2. The appellant also enumerates as error the trial court's instruction to the jury that a defense of insanity had not been raised and so could not be considered. Nevertheless, the evidence did not warrant, as a matter of law, a charge on insanity. The defendant was shown neither to have lacked the mental capacity to distinguish between right and wrong nor to have been suffering under a delusional compulsion. Moore v. State, 142 Ga. App. 145 (1) ( 235 S.E.2d 577) (1977). Furthermore, it has been held that a charge on insanity is not mandated: by evidence of mental abnormality or of mere weakness of mind unless it constitutes imbecility or idiocy depriving the offender of the ability to distinguish right from wrong, Nelson v. State, 254 Ga. 611 (3) ( 331 S.E.2d 554) (1985); or by evidence of "acting improperly," such as having a "mad, wild, unnormal [sic]" look, Phillips v. State, 255 Ga. 539 (4) ( 340 S.E.2d 919) (1986); or by evidence of a "semi-conscious" or "blacked out" state of mind, Adams v. State, 236 Ga. 468 ( 224 S.E.2d 32) (1976); or by the opinion given in testimony by a lay witness that the accused was "crazy," McClendon v. State, 157 Ga. App. 435 ( 278 S.E.2d 96) (1981). Responding to the appellant's contention that his previous commitment gave him a counter presumption of insanity, we reiterate our prior holding: "Assuming that . . . previous commitment as `a mentally ill person and in need of hospitalization in a psychiatric hospital' raised a counter presumption to the rebuttable presumption of `sound mind and discretion,' Butler v.

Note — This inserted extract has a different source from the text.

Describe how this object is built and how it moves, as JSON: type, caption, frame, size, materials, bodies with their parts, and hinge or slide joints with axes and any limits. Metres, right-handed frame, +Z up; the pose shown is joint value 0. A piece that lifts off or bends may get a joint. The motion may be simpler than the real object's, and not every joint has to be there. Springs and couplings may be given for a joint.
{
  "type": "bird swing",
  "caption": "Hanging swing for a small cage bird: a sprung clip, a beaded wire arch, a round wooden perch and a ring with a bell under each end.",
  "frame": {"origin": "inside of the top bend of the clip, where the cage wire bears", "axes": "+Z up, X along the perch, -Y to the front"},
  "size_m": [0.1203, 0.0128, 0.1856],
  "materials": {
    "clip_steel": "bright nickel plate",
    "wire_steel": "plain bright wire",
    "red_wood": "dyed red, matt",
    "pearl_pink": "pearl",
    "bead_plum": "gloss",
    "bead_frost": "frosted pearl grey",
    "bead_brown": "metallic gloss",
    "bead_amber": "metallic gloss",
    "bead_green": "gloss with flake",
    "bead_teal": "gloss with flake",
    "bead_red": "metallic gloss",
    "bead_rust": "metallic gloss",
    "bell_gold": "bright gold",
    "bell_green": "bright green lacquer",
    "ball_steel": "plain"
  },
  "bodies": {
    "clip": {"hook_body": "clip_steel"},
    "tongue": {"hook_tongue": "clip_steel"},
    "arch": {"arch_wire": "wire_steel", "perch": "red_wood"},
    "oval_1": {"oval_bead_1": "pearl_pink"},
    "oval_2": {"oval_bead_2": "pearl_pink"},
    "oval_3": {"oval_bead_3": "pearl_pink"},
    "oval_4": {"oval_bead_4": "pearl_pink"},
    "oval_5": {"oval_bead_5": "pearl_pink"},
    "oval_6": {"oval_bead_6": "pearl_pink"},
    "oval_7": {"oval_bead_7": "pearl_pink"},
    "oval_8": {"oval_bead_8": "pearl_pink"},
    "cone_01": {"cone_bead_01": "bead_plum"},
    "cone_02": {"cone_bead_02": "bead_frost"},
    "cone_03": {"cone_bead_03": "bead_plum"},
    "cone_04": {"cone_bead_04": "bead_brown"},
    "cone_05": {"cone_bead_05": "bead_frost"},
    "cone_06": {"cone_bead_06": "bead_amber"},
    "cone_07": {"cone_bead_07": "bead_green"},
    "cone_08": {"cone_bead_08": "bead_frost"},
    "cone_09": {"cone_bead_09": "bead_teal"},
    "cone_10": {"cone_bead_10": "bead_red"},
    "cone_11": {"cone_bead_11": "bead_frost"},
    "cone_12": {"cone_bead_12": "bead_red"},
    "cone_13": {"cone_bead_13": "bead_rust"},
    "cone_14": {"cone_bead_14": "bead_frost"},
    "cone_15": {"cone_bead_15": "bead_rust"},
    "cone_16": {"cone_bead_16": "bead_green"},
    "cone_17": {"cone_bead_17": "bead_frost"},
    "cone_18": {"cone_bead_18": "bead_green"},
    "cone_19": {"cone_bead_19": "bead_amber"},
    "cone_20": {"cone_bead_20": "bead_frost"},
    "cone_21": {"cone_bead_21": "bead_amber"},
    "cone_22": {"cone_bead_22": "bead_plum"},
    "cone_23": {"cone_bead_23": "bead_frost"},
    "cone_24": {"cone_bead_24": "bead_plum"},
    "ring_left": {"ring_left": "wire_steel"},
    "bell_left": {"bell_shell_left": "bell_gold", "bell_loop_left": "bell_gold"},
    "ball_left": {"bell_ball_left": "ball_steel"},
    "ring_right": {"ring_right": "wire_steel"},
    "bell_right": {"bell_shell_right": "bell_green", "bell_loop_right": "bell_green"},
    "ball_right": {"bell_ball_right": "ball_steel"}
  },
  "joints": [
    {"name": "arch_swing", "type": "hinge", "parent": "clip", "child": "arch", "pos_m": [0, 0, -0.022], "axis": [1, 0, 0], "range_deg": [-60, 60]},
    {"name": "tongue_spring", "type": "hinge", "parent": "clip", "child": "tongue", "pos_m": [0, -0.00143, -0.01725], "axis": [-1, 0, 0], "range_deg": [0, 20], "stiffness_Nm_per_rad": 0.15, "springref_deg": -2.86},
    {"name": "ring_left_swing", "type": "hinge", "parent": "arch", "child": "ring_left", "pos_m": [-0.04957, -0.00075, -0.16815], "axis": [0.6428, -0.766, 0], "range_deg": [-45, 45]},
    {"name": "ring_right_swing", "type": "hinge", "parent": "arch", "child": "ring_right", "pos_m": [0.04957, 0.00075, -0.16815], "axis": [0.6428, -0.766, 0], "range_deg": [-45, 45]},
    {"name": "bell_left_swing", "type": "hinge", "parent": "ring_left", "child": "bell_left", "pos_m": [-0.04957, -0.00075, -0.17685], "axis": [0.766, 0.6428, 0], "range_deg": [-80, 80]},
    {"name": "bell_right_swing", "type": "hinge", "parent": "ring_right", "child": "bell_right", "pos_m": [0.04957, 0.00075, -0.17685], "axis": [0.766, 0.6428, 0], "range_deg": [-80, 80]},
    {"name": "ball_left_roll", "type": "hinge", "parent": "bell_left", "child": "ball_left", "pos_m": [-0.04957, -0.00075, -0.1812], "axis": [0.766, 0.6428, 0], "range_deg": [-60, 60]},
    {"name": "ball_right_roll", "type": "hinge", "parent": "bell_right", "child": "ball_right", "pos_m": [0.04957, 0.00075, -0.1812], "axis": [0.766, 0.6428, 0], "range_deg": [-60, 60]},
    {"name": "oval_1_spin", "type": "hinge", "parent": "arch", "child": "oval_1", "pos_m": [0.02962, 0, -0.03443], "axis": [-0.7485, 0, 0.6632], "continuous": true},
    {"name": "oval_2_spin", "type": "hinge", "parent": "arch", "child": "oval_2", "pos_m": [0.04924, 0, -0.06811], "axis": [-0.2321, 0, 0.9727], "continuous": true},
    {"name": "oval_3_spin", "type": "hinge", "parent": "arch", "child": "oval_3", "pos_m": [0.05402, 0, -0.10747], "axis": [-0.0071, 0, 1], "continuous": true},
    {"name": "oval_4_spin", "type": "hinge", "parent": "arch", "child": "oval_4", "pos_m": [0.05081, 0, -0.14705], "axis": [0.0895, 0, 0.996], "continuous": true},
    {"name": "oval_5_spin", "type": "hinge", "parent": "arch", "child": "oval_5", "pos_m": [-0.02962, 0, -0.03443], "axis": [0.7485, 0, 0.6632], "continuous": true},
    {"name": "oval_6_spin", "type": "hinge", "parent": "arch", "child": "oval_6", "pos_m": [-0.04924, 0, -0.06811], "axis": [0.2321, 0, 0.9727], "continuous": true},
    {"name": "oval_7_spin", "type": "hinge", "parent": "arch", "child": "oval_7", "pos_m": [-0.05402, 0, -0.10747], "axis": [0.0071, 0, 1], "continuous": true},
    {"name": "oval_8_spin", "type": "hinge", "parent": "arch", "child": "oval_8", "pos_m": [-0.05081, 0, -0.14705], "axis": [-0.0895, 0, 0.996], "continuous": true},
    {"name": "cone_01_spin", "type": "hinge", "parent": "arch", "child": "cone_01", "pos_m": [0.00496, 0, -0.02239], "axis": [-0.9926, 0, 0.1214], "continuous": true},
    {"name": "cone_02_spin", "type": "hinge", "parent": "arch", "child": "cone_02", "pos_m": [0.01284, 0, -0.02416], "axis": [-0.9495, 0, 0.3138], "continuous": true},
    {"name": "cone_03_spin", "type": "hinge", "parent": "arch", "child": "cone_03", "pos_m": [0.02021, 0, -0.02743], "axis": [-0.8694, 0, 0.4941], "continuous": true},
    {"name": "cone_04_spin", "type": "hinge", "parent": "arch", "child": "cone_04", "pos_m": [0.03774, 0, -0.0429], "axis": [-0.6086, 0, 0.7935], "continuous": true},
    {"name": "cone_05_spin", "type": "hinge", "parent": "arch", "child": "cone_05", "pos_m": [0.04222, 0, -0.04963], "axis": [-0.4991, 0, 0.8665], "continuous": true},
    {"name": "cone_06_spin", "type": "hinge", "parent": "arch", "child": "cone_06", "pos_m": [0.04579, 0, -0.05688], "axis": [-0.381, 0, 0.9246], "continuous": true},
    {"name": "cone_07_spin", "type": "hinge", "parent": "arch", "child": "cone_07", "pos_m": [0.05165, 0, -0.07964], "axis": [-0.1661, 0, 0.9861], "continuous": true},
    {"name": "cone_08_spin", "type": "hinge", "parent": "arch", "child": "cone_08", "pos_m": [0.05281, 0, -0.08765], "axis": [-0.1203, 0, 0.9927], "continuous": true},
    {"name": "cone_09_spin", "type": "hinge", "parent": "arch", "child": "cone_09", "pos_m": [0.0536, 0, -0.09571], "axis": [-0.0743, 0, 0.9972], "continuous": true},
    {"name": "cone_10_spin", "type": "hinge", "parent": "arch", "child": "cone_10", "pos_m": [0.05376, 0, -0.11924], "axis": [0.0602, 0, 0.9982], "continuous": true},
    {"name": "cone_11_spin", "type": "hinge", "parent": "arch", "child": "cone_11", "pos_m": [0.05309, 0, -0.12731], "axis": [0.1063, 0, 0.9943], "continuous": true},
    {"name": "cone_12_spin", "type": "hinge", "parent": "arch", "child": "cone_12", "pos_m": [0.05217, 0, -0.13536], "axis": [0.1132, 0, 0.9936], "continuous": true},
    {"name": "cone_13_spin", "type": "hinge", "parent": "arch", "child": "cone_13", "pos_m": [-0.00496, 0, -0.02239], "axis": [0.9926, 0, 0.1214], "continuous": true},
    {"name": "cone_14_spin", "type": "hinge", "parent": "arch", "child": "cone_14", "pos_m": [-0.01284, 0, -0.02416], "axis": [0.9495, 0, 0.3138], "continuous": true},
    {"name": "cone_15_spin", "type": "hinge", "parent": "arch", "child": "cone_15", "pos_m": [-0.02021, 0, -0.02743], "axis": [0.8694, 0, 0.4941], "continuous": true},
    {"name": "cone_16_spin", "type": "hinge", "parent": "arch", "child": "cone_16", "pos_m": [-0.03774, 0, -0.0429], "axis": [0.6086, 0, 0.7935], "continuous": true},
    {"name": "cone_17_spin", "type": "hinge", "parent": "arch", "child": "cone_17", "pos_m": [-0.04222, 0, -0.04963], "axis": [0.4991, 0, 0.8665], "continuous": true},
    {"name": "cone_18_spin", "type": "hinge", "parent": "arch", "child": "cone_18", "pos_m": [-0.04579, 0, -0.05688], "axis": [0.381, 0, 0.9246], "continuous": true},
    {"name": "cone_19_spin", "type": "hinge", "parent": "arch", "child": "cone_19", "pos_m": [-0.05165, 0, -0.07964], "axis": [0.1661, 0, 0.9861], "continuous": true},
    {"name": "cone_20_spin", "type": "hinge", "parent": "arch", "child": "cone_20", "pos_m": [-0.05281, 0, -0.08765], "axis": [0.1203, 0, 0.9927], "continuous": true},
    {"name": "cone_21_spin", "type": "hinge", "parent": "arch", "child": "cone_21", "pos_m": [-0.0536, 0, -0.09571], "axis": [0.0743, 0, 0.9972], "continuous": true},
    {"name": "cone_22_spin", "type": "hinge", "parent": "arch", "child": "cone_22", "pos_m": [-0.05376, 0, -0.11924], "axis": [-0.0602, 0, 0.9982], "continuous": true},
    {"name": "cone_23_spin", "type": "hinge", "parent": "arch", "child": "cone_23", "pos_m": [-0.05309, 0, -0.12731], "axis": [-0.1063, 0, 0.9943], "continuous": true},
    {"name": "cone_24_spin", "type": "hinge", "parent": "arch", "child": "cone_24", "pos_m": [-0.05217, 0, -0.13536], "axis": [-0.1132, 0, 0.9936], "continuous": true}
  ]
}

State, 252 Ga. 135 [supra, 137] and cit., his administrative release from hospitalization under OCGA § 37-3-85 cancelled any previously existing presumption of insanity, leaving a presumption of sanity, which, of course, was rebuttable. Butler [supra, and cits.]." Salter v. State, 257 Ga. 88, 89 (1) ( 356 S.E.2d 196) (1987).
3. Applying the standard of Jackson v. Virginia, 443 U.S. 307 ( 99 S.C. 2781, 61 L.Ed.2d 560) (1979), we conclude that the jury's verdict of guilty of murder and of possession of a firearm during the commission of a crime was supported by the evidence.
Judgment affirmed. All the Justices concur.